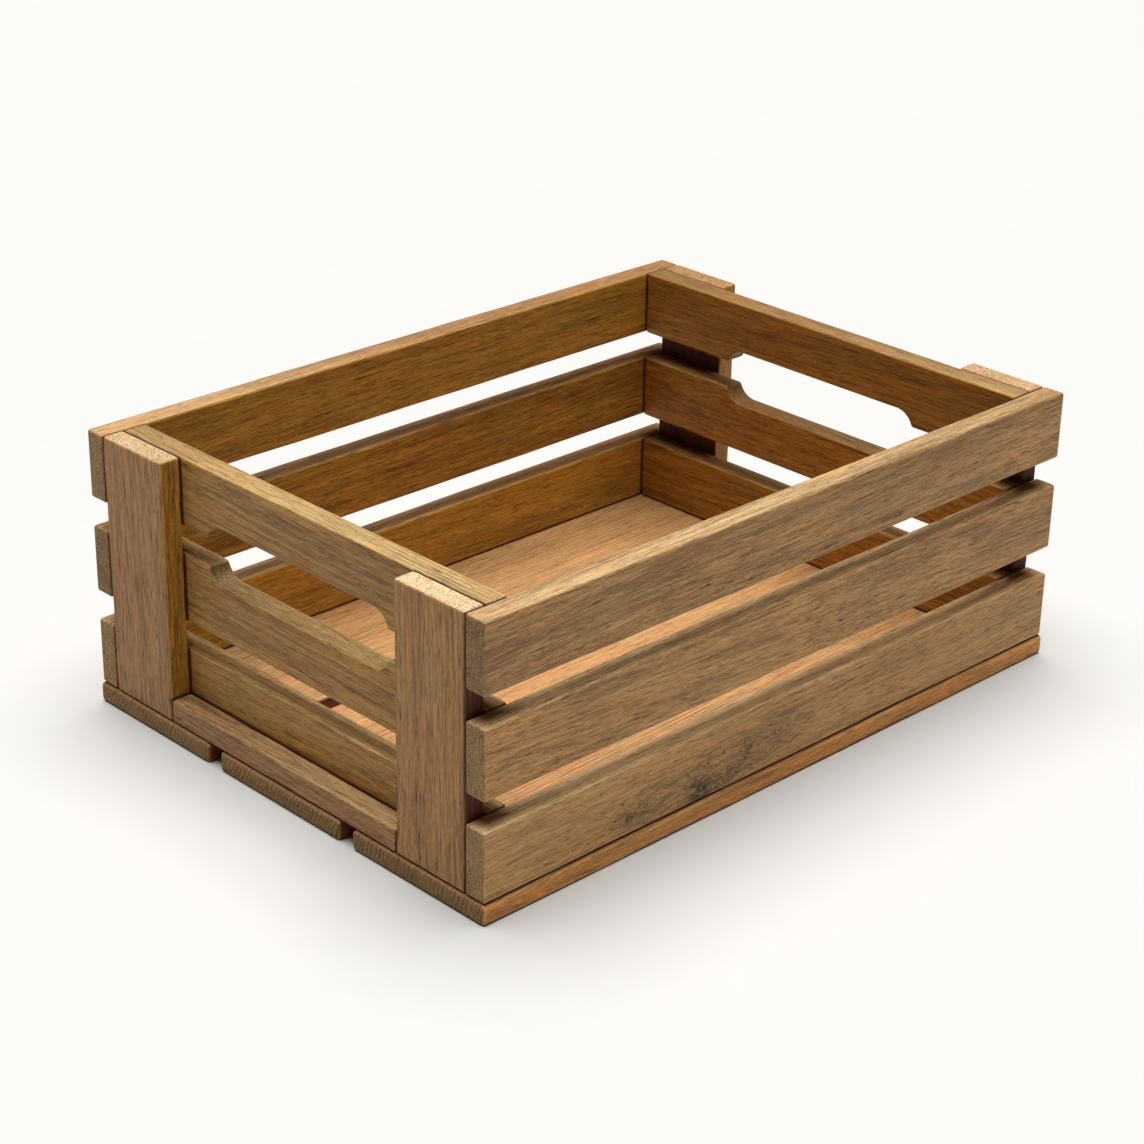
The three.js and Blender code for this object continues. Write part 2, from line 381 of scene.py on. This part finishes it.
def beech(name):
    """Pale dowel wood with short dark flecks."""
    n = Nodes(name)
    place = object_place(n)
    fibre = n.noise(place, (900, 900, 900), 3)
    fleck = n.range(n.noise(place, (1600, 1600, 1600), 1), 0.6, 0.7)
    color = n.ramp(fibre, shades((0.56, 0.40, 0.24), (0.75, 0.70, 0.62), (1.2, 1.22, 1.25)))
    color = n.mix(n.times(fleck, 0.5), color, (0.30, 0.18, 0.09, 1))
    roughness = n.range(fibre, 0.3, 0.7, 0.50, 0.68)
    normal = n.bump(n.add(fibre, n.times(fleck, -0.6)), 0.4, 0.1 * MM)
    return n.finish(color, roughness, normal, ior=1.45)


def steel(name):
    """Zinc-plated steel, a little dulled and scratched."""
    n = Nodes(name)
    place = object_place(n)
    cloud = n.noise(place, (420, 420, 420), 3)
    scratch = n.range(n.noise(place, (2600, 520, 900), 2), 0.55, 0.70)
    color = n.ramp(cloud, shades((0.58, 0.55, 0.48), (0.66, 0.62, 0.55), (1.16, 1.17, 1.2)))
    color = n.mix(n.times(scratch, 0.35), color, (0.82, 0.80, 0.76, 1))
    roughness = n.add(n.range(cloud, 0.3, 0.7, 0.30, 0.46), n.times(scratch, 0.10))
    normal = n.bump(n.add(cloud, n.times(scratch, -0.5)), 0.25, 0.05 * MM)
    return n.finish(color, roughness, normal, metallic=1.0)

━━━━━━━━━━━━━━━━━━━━

(Your instructions) Quote the listing word for word from its first line through the line in which "return n.finish(color, roughness, normal, ior=1.45)" appears.

(Result of this exercise)
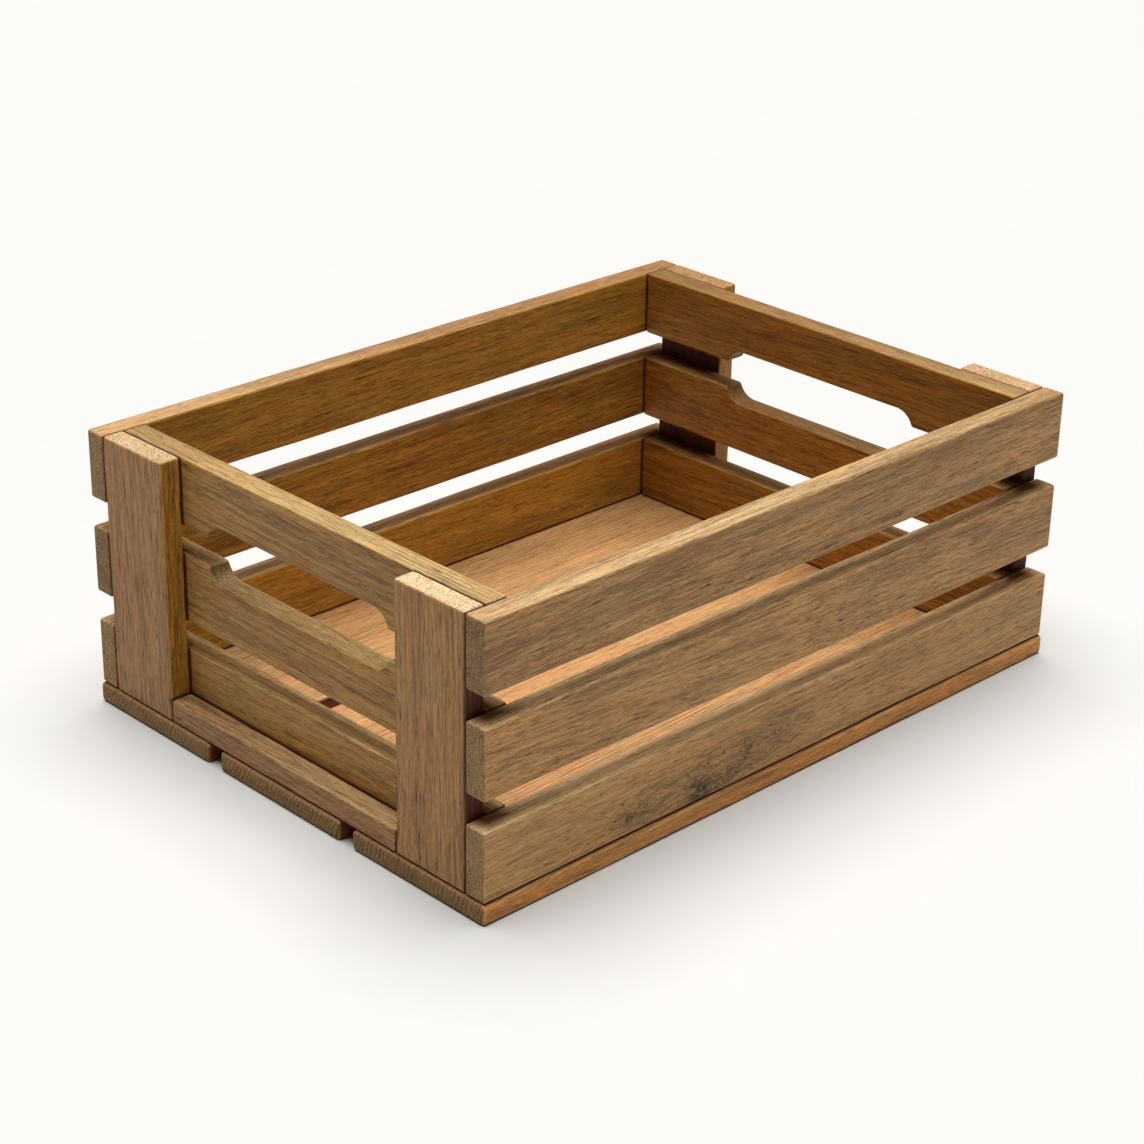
The three.js and Blender code for this object continues. Write part 2, from line 381 of scene.py on. This part finishes it.
def beech(name):
    """Pale dowel wood with short dark flecks."""
    n = Nodes(name)
    place = object_place(n)
    fibre = n.noise(place, (900, 900, 900), 3)
    fleck = n.range(n.noise(place, (1600, 1600, 1600), 1), 0.6, 0.7)
    color = n.ramp(fibre, shades((0.56, 0.40, 0.24), (0.75, 0.70, 0.62), (1.2, 1.22, 1.25)))
    color = n.mix(n.times(fleck, 0.5), color, (0.30, 0.18, 0.09, 1))
    roughness = n.range(fibre, 0.3, 0.7, 0.50, 0.68)
    normal = n.bump(n.add(fibre, n.times(fleck, -0.6)), 0.4, 0.1 * MM)
    return n.finish(color, roughness, normal, ior=1.45)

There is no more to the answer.